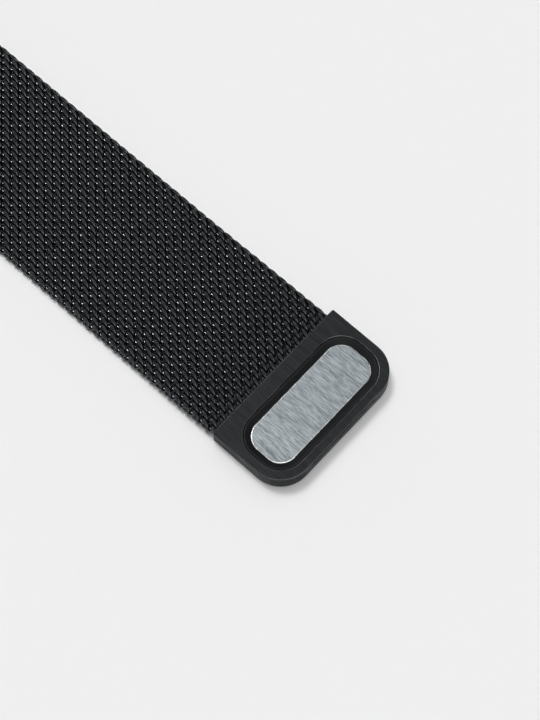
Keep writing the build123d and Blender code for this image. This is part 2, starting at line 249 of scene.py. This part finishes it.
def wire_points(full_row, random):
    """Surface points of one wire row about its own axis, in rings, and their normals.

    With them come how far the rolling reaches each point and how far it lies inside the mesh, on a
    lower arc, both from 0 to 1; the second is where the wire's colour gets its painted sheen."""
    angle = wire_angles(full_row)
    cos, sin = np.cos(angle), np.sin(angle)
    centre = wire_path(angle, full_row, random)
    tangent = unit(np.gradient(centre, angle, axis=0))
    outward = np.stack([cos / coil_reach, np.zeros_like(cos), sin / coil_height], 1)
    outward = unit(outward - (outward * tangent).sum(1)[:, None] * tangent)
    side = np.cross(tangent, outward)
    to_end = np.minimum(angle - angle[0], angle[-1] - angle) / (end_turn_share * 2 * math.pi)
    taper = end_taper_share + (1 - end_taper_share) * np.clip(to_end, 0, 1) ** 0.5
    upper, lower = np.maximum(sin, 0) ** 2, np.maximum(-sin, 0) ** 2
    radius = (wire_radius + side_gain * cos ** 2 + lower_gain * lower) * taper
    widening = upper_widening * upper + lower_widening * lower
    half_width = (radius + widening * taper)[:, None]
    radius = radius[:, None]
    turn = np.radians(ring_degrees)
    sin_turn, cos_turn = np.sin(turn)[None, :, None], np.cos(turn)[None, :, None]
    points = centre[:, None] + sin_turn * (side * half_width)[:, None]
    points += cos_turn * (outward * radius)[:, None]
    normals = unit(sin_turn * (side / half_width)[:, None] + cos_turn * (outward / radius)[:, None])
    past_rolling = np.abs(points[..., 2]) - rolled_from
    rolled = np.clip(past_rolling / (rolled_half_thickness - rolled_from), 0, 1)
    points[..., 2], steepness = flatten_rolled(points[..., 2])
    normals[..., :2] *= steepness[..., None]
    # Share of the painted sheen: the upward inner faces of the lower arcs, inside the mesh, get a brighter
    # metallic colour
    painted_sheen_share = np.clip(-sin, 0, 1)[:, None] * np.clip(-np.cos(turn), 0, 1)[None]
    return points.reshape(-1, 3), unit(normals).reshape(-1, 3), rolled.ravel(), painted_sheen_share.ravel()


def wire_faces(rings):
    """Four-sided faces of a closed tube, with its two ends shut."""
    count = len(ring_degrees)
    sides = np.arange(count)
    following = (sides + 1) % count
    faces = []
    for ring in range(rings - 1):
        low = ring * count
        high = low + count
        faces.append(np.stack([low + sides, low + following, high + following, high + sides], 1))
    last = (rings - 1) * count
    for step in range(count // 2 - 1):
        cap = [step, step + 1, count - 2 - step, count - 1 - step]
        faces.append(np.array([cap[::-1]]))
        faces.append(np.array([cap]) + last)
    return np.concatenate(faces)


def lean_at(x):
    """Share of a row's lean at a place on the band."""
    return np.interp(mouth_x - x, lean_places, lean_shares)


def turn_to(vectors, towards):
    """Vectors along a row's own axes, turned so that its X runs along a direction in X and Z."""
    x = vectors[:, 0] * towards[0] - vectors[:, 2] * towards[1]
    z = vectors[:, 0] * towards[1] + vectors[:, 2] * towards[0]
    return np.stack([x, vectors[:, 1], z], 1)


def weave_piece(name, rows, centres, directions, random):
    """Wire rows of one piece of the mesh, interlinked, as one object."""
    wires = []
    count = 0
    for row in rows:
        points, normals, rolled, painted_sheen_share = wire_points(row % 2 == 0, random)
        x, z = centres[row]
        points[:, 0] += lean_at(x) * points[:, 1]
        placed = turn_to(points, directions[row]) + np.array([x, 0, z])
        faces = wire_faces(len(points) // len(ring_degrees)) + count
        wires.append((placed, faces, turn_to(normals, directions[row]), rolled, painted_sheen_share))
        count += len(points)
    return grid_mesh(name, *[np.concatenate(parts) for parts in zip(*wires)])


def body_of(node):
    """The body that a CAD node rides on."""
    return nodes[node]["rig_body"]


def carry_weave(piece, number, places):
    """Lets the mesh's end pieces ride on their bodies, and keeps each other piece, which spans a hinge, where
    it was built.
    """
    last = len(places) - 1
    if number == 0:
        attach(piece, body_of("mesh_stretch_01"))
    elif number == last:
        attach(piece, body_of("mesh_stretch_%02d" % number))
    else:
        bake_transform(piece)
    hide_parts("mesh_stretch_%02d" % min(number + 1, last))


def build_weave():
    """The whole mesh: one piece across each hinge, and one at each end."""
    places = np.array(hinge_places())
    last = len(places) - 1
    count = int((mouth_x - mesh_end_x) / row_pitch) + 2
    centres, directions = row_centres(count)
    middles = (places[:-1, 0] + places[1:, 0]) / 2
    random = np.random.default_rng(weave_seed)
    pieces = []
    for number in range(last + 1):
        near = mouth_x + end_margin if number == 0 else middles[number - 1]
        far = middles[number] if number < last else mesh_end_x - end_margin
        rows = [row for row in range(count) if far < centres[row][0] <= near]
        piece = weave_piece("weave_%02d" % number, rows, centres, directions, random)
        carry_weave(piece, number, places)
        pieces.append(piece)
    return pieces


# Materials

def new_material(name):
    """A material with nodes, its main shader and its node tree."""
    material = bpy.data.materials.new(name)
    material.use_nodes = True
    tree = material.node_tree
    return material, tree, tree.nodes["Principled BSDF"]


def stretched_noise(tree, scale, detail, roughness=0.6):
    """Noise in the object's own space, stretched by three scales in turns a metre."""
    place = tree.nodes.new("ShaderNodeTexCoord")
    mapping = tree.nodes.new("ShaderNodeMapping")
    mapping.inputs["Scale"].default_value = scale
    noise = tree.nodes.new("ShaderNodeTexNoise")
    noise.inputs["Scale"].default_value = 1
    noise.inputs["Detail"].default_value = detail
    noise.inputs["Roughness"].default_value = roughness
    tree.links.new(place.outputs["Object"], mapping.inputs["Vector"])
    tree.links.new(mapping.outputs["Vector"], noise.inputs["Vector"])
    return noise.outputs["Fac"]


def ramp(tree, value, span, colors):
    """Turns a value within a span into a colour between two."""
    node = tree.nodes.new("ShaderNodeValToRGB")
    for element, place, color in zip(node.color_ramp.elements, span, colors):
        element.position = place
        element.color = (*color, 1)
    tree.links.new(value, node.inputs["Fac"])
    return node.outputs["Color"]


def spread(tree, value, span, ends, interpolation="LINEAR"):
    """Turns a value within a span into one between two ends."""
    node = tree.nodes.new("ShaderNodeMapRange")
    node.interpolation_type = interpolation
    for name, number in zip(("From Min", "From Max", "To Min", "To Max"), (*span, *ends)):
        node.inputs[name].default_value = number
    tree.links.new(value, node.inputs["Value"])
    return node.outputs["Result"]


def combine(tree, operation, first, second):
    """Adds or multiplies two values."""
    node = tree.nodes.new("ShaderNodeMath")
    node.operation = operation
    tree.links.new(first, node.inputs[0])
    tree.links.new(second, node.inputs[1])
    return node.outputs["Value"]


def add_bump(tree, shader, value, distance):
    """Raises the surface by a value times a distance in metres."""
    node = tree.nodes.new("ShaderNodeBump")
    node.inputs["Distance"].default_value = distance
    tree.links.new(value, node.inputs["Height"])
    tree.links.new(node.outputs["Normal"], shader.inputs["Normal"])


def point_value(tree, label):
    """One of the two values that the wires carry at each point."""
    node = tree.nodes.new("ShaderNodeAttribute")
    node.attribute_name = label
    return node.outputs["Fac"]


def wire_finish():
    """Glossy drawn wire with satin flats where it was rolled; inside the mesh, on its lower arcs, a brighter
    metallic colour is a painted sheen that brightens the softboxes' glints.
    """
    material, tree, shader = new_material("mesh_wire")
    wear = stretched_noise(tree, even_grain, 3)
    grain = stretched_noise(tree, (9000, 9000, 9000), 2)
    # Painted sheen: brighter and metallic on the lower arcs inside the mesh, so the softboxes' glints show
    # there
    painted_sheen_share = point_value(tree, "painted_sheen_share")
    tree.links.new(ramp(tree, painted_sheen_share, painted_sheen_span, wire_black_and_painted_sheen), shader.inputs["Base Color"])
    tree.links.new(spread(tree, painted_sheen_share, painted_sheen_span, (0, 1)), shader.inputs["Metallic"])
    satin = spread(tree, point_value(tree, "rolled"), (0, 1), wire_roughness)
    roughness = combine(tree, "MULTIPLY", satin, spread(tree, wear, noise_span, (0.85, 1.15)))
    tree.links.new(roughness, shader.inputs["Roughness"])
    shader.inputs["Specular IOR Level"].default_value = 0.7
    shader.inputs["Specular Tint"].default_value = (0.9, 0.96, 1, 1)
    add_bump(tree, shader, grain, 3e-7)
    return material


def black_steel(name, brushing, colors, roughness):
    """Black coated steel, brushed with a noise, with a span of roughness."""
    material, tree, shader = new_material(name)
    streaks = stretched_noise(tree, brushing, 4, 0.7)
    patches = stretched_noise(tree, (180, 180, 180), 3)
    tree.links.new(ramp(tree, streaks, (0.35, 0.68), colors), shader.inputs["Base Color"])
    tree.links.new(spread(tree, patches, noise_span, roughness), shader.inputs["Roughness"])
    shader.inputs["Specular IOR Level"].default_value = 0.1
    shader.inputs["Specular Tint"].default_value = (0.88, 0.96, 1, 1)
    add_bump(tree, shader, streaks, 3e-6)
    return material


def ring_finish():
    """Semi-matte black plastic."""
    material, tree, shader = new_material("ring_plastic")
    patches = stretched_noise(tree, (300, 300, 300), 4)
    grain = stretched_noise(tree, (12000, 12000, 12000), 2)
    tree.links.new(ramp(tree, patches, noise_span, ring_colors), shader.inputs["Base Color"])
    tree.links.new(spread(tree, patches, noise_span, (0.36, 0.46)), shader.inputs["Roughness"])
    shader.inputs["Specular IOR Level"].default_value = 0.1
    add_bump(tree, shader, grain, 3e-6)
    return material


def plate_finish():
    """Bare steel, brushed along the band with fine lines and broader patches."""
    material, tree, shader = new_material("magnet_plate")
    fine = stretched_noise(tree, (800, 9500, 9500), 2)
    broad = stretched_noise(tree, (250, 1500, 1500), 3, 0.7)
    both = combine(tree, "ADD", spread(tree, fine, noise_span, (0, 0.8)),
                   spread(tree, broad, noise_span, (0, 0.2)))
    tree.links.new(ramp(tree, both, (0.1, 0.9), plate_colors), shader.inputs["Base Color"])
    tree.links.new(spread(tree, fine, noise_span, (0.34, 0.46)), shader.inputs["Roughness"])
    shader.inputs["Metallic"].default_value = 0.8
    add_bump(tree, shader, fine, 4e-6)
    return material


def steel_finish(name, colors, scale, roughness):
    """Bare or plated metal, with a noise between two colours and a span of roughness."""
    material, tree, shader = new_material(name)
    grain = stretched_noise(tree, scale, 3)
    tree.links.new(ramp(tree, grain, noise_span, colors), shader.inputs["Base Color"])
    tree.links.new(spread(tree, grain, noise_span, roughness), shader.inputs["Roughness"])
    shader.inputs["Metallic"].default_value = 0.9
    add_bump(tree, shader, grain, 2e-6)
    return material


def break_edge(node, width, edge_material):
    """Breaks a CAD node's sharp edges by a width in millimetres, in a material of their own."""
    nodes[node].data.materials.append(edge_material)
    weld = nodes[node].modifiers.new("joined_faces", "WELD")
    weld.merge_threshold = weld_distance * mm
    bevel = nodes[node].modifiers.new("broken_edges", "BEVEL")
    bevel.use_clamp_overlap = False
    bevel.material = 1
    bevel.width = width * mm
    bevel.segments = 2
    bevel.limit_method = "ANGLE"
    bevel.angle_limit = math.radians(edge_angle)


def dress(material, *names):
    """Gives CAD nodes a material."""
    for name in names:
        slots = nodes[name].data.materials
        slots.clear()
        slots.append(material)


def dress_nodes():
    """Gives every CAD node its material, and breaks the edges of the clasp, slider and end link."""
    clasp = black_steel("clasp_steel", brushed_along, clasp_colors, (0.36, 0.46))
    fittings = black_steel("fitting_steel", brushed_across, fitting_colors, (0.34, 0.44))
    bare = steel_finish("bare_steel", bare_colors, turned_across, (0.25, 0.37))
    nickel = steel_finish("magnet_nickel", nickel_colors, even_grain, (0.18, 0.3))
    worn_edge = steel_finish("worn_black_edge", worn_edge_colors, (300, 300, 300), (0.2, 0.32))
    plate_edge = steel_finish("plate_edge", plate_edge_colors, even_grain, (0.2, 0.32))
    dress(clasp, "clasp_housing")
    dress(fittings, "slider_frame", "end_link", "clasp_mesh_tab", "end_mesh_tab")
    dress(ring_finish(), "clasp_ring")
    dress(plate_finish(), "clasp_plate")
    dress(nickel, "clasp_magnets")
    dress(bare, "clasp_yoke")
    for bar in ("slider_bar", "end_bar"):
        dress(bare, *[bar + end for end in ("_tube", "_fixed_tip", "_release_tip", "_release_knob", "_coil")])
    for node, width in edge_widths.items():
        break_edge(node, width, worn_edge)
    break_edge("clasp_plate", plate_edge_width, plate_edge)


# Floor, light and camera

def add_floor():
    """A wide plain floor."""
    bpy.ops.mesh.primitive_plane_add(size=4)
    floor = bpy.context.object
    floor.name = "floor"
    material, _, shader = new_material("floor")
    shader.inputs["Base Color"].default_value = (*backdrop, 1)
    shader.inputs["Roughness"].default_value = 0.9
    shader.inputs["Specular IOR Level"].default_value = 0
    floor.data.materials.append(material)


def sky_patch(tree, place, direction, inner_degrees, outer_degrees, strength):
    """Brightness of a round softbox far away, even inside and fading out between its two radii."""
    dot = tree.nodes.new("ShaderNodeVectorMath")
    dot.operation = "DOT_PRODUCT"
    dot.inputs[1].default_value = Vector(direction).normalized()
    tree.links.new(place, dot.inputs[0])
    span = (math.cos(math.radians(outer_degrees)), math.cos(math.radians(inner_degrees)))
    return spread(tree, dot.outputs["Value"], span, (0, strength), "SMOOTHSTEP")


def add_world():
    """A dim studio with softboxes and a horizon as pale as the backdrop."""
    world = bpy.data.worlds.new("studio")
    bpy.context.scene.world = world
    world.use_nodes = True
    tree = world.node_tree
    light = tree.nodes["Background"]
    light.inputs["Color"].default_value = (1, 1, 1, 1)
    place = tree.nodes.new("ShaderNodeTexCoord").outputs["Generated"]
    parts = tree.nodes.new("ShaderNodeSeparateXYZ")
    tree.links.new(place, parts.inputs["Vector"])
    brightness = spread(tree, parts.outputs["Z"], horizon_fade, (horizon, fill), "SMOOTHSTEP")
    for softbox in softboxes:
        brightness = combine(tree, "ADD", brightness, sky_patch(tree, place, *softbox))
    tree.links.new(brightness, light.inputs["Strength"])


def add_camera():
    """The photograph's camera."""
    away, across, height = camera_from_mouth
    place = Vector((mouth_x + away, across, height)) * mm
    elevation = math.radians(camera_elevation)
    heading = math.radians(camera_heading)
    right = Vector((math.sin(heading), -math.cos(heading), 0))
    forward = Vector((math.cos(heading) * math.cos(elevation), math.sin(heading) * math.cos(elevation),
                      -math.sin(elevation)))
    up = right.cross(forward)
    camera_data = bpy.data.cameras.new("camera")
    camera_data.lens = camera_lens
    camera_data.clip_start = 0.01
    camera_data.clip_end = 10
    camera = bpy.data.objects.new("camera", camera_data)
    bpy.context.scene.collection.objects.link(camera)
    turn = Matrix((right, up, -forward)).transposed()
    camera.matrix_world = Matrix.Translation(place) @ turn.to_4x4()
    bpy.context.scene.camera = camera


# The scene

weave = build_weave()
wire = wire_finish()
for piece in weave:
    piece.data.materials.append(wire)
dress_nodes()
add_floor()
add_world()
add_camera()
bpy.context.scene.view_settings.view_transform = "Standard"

> _Problem statement_:
All lines from the beginning of the material above through the one with "and their normals." need to be returned exactly; please return those and only those.

> _Task response_:
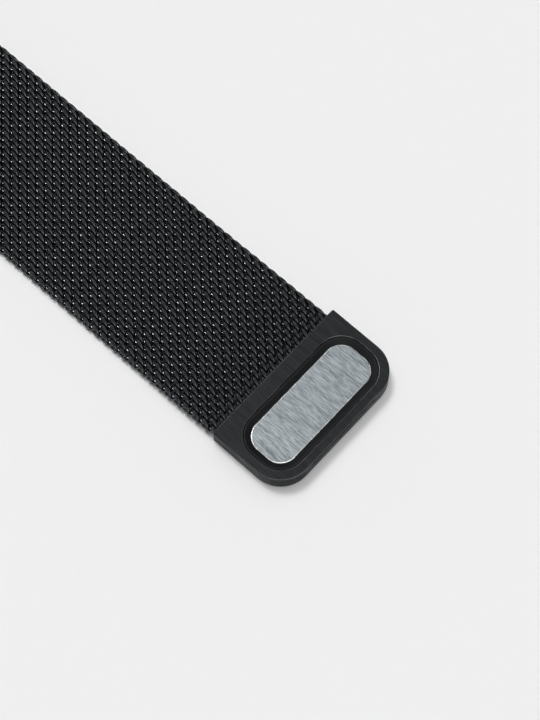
Keep writing the build123d and Blender code for this image. This is part 2, starting at line 249 of scene.py. This part finishes it.
def wire_points(full_row, random):
    """Surface points of one wire row about its own axis, in rings, and their normals.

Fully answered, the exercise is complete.